Graphs can be created programatically or read from the Graph500 input format.

The library is implemented in Rust and uses rayon for running graph creation and algorithm execution in parallel without holding on to the Global Interpreter Lock or using multiprocessing.

The graph itself is implemented as a Compressed-Sparse-Row (CSR) data structure which is tailored for fast and concurrent access to the graph topology.

graph_mate provides a few graph algorithms. The algorithm implementations are designed to run efficiently on large-scale graphs with billions of nodes and edges.
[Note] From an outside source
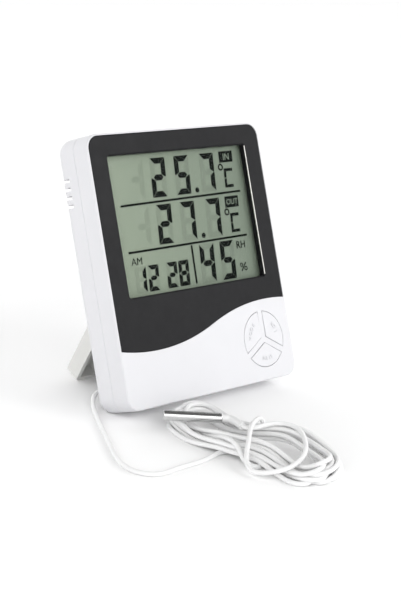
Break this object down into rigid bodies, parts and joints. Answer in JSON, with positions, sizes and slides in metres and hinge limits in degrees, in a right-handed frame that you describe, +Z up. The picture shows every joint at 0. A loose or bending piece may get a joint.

Note: The development is mainly driven by Neo4j developers. However, the library is not an official product of Neo4j.

Usage

Installation

graph_mate is available on PyPI:

pip install graph-mate

It is currently build for x86_64 on Windows/Mac/Linux and as universal for Apple Silicon Macs.

If you need to use graph_mate for a different architecture or system, please refer to the manual installation.

Usage

What is a graph?

A graph consists of nodes and edges where edges connect exactly two nodes. A graph can be either directed, i.e., an edge has a source and a target node or undirected where there is no such distinction.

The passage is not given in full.